Instantaneous: No intentional delay, 16 milliseconds or less.
Short time delay: More than 100 milliseconds, less than 400 milliseconds.
Long time delay: More than 400 milliseconds.
Out of step: Not in synchronism.
Low frequency: Less than 60 Hertz.
Very low frequency: Less than 57 Hertz.
Spinning reserve: Instantaneously available reserve generation.
Real power: Watts, kilowatts, or megawatts.
Reactive power: Vars, excitation energy for motors, transformers, transmission lines and distribution lines
Power factor: Ratio of real power and reactive power.
Will more transmission lines prevent future blackouts? Maybe. Transmission lines are power conduits. More transmission lines will allow power to flow across the system if sending end and receiving end voltage are stable.
Will additional generators prevent future blackouts? Maybe, if new generators are located close to load centers and are designed to provide reactive power (vars) as well as real power (watts).

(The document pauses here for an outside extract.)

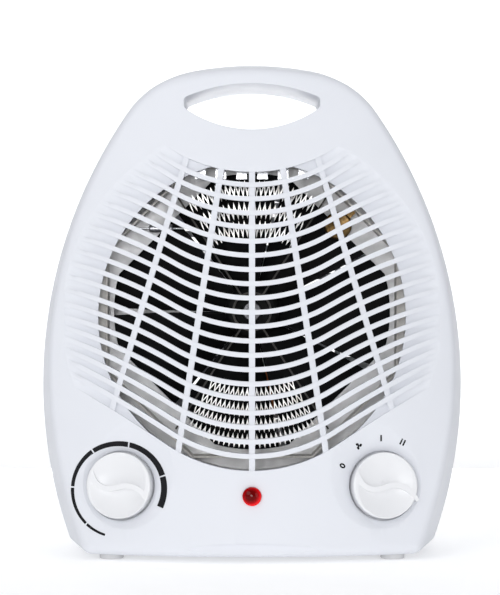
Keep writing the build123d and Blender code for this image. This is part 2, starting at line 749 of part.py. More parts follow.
with BuildPart() as selector_switch:
    add(local_block(KNOB_FRAME_R, -12.5, 12.5, -12.5, 12.5, -17.0, -2.5))
    fillet(selector_switch.edges().filter_by(lambda e: abs(e.length - 14.5) < 0.01), 2.0)
    add(local_round(KNOB_FRAME_R, SPINDLE_R + 0.06, -12.5, 0), mode=Mode.SUBTRACT)
    for x, y in SWITCH_HOLES:
        add(local_round(KNOB_FRAME_R, 1.3, -8.0, 0, x, y), mode=Mode.SUBTRACT)
selector_switch.part.label = "selector_switch"
export_step(selector_switch.part, "parts/selector_switch.step")

with BuildPart() as selector_screws:
    for x, y in SWITCH_HOLES:
        add(local_round(KNOB_FRAME_R, 1.25, -7.0, 0.2, x, y))
        add(local_round(KNOB_FRAME_R, 2.5, 0.05, 1.6, x, y))
selector_screws.part.label = "selector_screws"
export_step(selector_screws.part, "parts/selector_screws.step")

with BuildPart() as selector_terminals:
    for x, y in ((-8, -8), (8, -8), (-8, 8), (8, 8), (0, 0)):
        add(local_block(KNOB_FRAME_R, x - 2.4, x + 2.4, y - 0.4, y + 0.4, -23.0, -17.0))
selector_terminals.part.label = "selector_terminals"
export_step(selector_terminals.part, "parts/selector_terminals.step")

with BuildPart() as pilot_lens:
    with BuildSketch(Plane.YZ):
        with BuildLine():
            tip_y = -DEPTH / 2
            shoulder = (tip_y + 1.7, LAMP_R)
            ThreePointArc((tip_y, 0), (tip_y + 0.46, 2.45), shoulder)
            Polyline(shoulder, (-51.4, LAMP_R), (-51.4, 5.0), (-50.4, 5.0), (-50.4, 3.4),
                     (tip_y + 3.0, 3.4), (tip_y + 1.4, 0), (tip_y, 0))
        make_face()
    revolve(axis=Axis((0, 0, 0), (0, 1, 0)))
pilot_lens.part = pilot_lens.part.moved(Location((0, 0, LAMP_Z)))
pilot_lens.part.label = "pilot_lens"
export_step(pilot_lens.part, "parts/pilot_lens.step")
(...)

Will distributed generation help? Yes, but first electric utilities must embrace distributed generation. Presently, many electric utilities require distributed generators to trip immediately if voltage drops to less than 95 percent or frequency drops to less than 59 Hertz. This “quick trip” philosophy exacerbates grid disturbances.
Can protective relays be developed that will prevent recurrence of the August 14th event? Yes. When will they be ready for service? 10 or 20 years from now as these new relays will require a completely different paradigm.
Could the August 14th blackout have been avoided if selected loads were automatically tripped in Cleveland, Columbus, Toledo, Detroit, Toronto, and New York City in the initial moments of the voltage collapse? Why certainly, but only if the loads were shed in accordance with commands issued from a centrally located protection center that specifically monitors power transfers and grid voltage collapse.